At most over the next 20 years, that category might double to 6%...
On the other hand if we give acceptance and encouragement to perhaps 1 in 3 of the other 96%, then we could get that 32%...about 1 in 3.... to cut their 21 meals of sad food down to 14 or 10, substituting healthy meals for formerly poor choices.
That is where nearly ALL the progress will be made (if it is made).
Vegetarians and vegans must stop speaking in terms of 100% for those folks.
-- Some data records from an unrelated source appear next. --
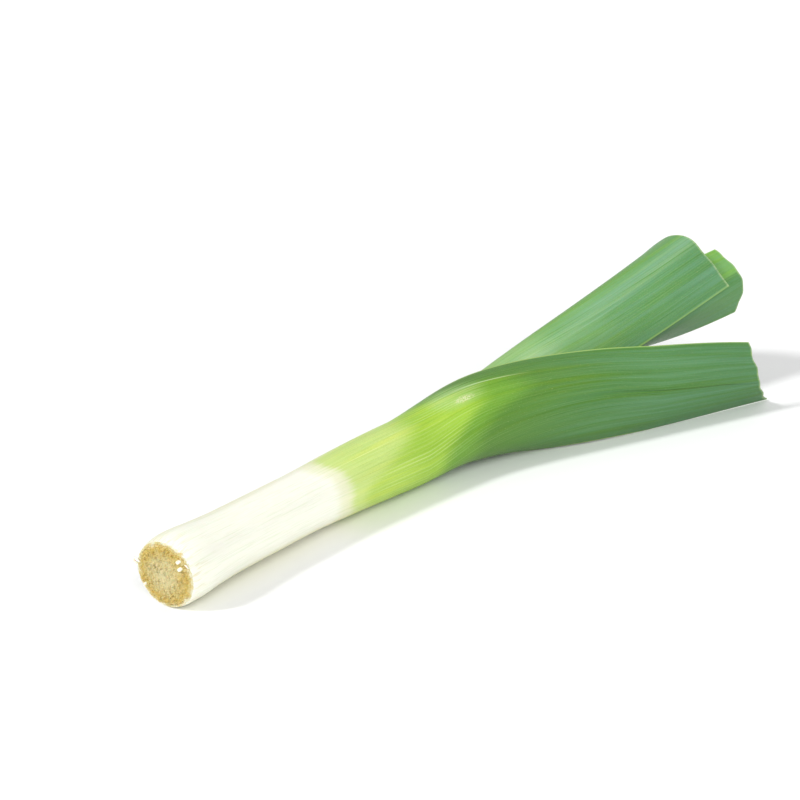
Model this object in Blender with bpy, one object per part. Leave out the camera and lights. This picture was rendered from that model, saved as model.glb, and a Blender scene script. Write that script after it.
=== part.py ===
"""A trimmed leek lying on a flat surface, in metres, +Z up, with its roots at -X and its cut leaves at +X.

It is a root plate with its trimmed roots, and six leaves. Each leaf is one piece: a closed sheath that
wraps the younger leaves, and a keeled blade that opens out of it on alternate sides of the shaft.
"""

import dataclasses
import math
import random

import bmesh
import bpy
import numpy as np
from mathutils import Matrix, Vector

MM = 0.001

# Driving dimensions, in millimetres. A list of pairs gives a distance along the leek from its cut
# root face, and the value there.
SHAFT_RADIUS = [(0, 17.5), (1.5, 18.1), (4, 18.6), (12, 19.0), (30, 17.9), (50, 17.2), (105, 17.1),
                (150, 18.5), (180, 19.5), (200, 20.0)]
ROOT_HEIGHT = 18.0
SHEATH_WALL = [(0, 0.6), (3, 1.4), (10, 2.15)]
LAYER = 2.8
MOST_WALL = 0.6
BLADE_WALL = 1.3
BLADE_THINS = [(0, 0), (0.35, 1), (1, 1)]
MARGIN_THINNING = 0.3
RAGGED_FROM = 0.7
CREASE = 0.16

# The leek's own weight presses it this far flat where it touches the surface.
FLAT_DEPTH = 0.25

# The root plate: the radius and distance of each ring of its cut face, rim and inner cone.
PLATE_FACE = [(0, -1.6), (6, -1.35), (11.5, -0.7), (15.9, 0)]
PLATE_RIM = [(16.5, 0.6), (16.3, 2.0)]
PLATE_CONE = [(15.2, 3.0), (1.0, 10.5)]
PLATE_TIP = 10.8
PLATE_SIDES = 40
CLEARANCE = 0.35

# The line down the leek's middle: degrees turned towards +Y, and degrees climbed.
HEADING = [(0, 3), (40, 1.7), (90, 1.5), (150, -0.6), (200, -3.6), (470, -7)]
CLIMB = [(0, 3.5), (30, 0.3), (90, 0.2), (200, 0.6), (235, 7), (275, 11.5), (470, 12)]

# Where the leaves have rings of points, the same for all so that none cuts a corner into the next.
# Past the last of these each blade has a few of its own, and near the roots the outer leaf has more.
OUTER_BASE = 0.4
OUTER_RINGS = [1.5, 4, 8, 12, 20, 30, 50, 78]
INNER_RINGS = [20, 50]
SHARED_RINGS = [105, 128, 150, 165, 180, 190, 200, 211, 222, 233, 244, 253, 262, 276, 290]

# The trimmed roots on the plate's face.
ROOT_COUNT = 76
ROOT_RADIUS = (0.65, 1.15)
ROOT_TAPER = 0.75
ROOT_STANDS_OUT = (0.7, 2.2)
ROOT_SUNK = 2.0
ROOT_LEAN = 14
ROOT_GAP = 0.15
ROOT_REACH = 15.2
ROOT_TRIES = 60
ROOT_SIDES = 5
ROOT_SEED = 7

ROOT_COLOUR = (0.62, 0.47, 0.24)
ROOT_ROUGHNESS = 0.85
LEAF_ROUGHNESS = 0.45
SHARP_ANGLE = 40


@dataclasses.dataclass
class Leaf:
    """One leaf. Lists from heading to keel run over its blade, from 0 at the mouth to 1 at the cut end.

    heading and climb are degrees that the blade bends away from the leek's middle line, facing is
    where its keel points, from 0 at -Y round to 90 at the top, and turn is how far each half curls.
    """

    name: str
    layer: int
    mouth: float
    cut: float
    heading: list
    climb: list
    facing: list
    half_width: list
    turn: list
    keel: list
    cut_slope: float
    cut_bulge: float
    across: int
    blade_rings: int
    seed: int
    colour: tuple


LEAVES = [
    Leaf("leaf_1_outer", layer=0, mouth=200, cut=451,
         heading=[(0, 0), (0.1, -5), (0.2, -12.6), (0.35, -17.0), (1, -14.6)],
         climb=[(0, 0), (0.06, 2), (0.14, 0), (0.3, -8), (0.5, -13.5), (1, -13.2)],
         facing=[(0, -24), (0.25, 5), (0.5, 14), (0.75, 0), (1, -16)],
         half_width=[(0.12, 53), (0.25, 44.5), (0.45, 36), (0.7, 29.8), (1, 25.6)],
         turn=[(0, 180), (0.12, 138), (0.25, 98), (0.45, 67), (0.7, 46), (1, 33)],
         keel=[(0, 0), (0.3, 0.1), (1, 0.3)],
         cut_slope=14.0, cut_bulge=-5.0, across=15, blade_rings=11, seed=3,
         colour=(0.20, 0.36, 0.13)),
    Leaf("leaf_2", layer=1, mouth=222, cut=462,
         heading=[(0, 0), (0.15, 0.8), (0.4, -1.2), (0.65, -2.4), (1, -1.4)],
         climb=[(0, 0), (0.3, 3.0), (0.6, 4.0), (1, 4.3)],
         facing=[(0, 150), (0.3, 120), (0.6, 94), (1, 80)],
         half_width=[(0.15, 48), (0.35, 45), (0.6, 43.5), (1, 44)],
         turn=[(0, 180), (0.15, 140), (0.35, 100), (0.6, 74), (1, 54)],
         keel=[(0, 0), (0.3, 0.2), (0.6, 0.55), (1, 0.85)],
         cut_slope=7.0, cut_bulge=1.0, across=12, blade_rings=11, seed=5,
         colour=(0.26, 0.44, 0.20)),
    Leaf("leaf_3", layer=2, mouth=244, cut=487,
         heading=[(0, 0), (0.1, -0.3), (0.35, -6.2), (1, -3.6)],
         climb=[(0, 0), (0.1, -0.1), (0.35, -3), (1, -2.9)],
         facing=[(0, -25), (0.4, -16), (1, 14)],
         half_width=[(0.07, 41.5), (0.15, 36), (0.35, 34), (0.6, 33.4), (1, 25)],
         turn=[(0, 180), (0.15, 140), (0.35, 104), (0.6, 74), (1, 38)],
         keel=[(0, 0), (0.3, 0.2), (0.6, 0.5), (1, 0.7)],
         cut_slope=2.0, cut_bulge=4.0, across=10, blade_rings=11, seed=8,
         colour=(0.28, 0.50, 0.14)),
    Leaf("leaf_4", layer=3, mouth=262, cut=448,
         heading=[(0, 0), (0.2, 0.3), (1, -1)],
         climb=[(0, 0), (0.2, 0), (0.5, 1.2), (1, 1)],
         facing=[(0, 150), (0.4, 135), (1, 110)],
         half_width=[(0.07, 33.7), (0.15, 29.7), (0.35, 27.0), (0.6, 25.7), (1, 24)],
         turn=[(0, 180), (0.15, 145), (0.35, 110), (0.6, 90), (1, 74)],
         keel=[(0, 0), (0.3, 0.2), (1, 0.5)],
         cut_slope=1.0, cut_bulge=3.0, across=8, blade_rings=8, seed=9,
         colour=(0.34, 0.55, 0.16)),
    Leaf("leaf_5", layer=4, mouth=276, cut=430,
         heading=[(0, 0), (0.2, 0), (1, -1.5)],
         climb=[(0, 0), (0.2, 0), (1, -0.5)],
         facing=[(0, -25), (1, -30)],
         half_width=[(0.1, 25.5), (0.2, 23.2), (0.5, 20), (1, 16.5)],
         turn=[(0, 180), (0.2, 150), (0.5, 125), (1, 100)],
         keel=[(0, 0), (0.3, 0.2), (1, 0.5)],
         cut_slope=0.0, cut_bulge=2.0, across=6, blade_rings=6, seed=10,
         colour=(0.42, 0.60, 0.20)),
    Leaf("leaf_6_heart", layer=5, mouth=290, cut=385,
         heading=[(0, 0), (0.3, 0), (1, -1)],
         climb=[(0, 0), (0.3, 0), (1, -0.4)],
         facing=[(0, 150), (1, 150)],
         half_width=[(0.3, 15.6), (1, 10.5)],
         turn=[(0, 180), (0.3, 150), (1, 110)],
         keel=[(0, 0), (1, 0.3)],
         cut_slope=0.0, cut_bulge=1.0, across=5, blade_rings=5, seed=11,
         colour=(0.50, 0.64, 0.26)),
]


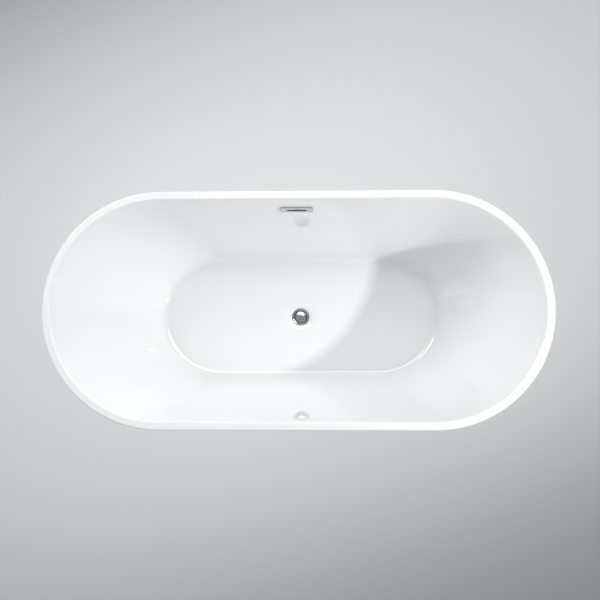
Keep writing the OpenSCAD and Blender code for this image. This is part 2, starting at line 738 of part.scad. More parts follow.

If you have friends who eat poorly, suggest them changing 2 to 4 meals a week, and even in those meals, perhaps only cutting down, rather than eliminating all animal products.
If 2 SAD people cut their animal product intake by half, that is the same as 1 SAD person becoming fully vegan.
Now which is more likely to happen.... That 32% of folks going half way, or 16% going fully vegan?
In my mind, most folks would hardly miss the second 3 ounces of their 6 ounce steak if the reduction in portion size was done over 5 years.
Ending up in a reduction of half of the "bad" food.
That kind of reduction would be a revolution, yet too many dismiss it as only continuing to eat the "bad" meat.
Meats, dairy, sodas, oils, cut by half. Veggies and exercise doubled.
Accomplish that in a nation over 10 years and you have veritable revolution in health.